A position of the tilting body plane 52 in the first position 58 of the tilting body 24 is then measured by the measurement device 14. The first position 58 of the tilting body plane 52 is recorded by the control system 26 as a first plane measurement. The rotation body 22 is then rotated about the fourth axis 40. By this rotation, the tilting body 24 moves from the first position 58 to a second position.

Fig. 6 schematically represents a bottom view of the delta robot 12 with the tilting body 24 in the second position 60. In this example, rotation body 22 is rotated 90 degrees about the fourth axis 40 between the first position 58 in Fig. 5 and the second position 60 in Fig. 6. During this rotation, the three driving links 32a, 32b, 32c are stationary and the tilting body 24 is locked against rotation of about the fifth axis 44. The second position 60 of the tilting body plane 52 is recorded by the control system 26 as a second plane measurement. If the fifth axis 24 is well calibrated, the tilting body plane 52 in the first position 58 of the tilting body 24 will be parallel with the tilting body plane 52 in the second position 60 of the tilting body 24. However, if the fifth axis 44 is incorrectly calibrated, the first plane measurement and the second plane measurement will not be parallel.

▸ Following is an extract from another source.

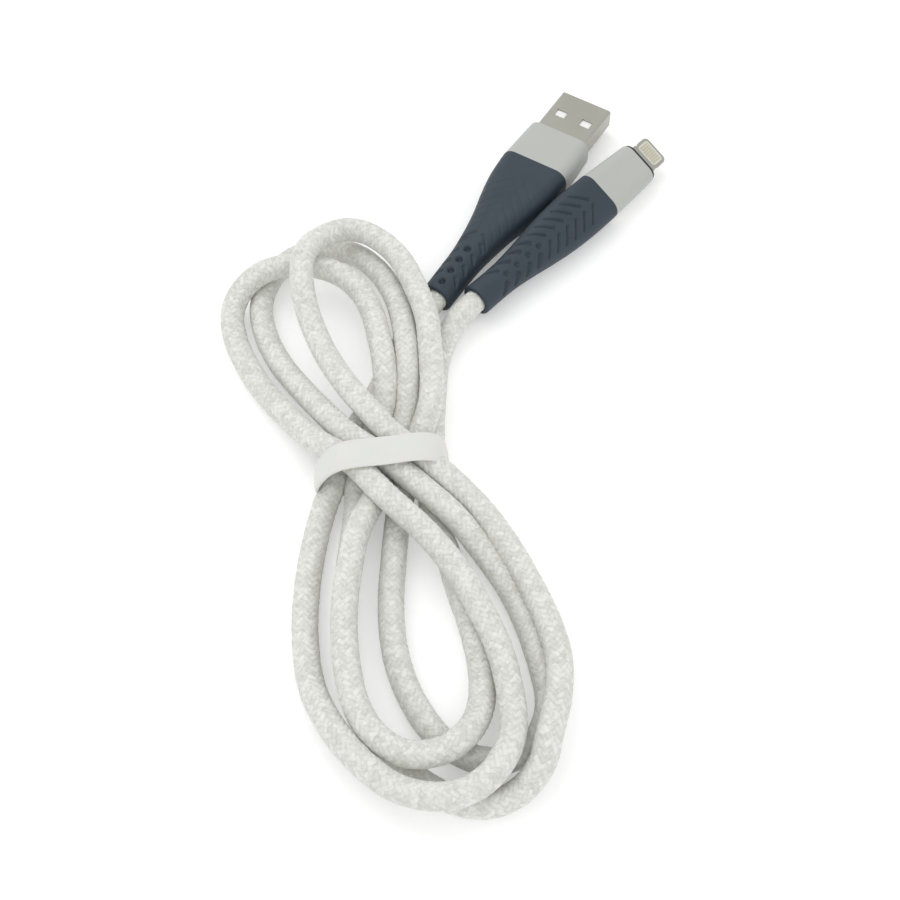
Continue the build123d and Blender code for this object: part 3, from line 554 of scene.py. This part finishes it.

In this case, the tilting body plane 52 will wobble as the tilting body 24 is rotated about the fourth axis 40. An angle between the tilting body plane 52 according to the first plane measurement and the tilting body plane 52 according to the second plane measurement is then calculated. The fifth axis 44 is then recalibrated based on this angle and optionally also based on the angular distance of rotation of the rotation body 22 about the fourth axis 40 between the first position 58 and the second position 60.

While the present disclosure has been described with reference to exemplary embodiments, it will be appreciated that the present invention is not limited to what has been described above. For example, it will be appreciated that the dimensions of the parts may be varied as needed.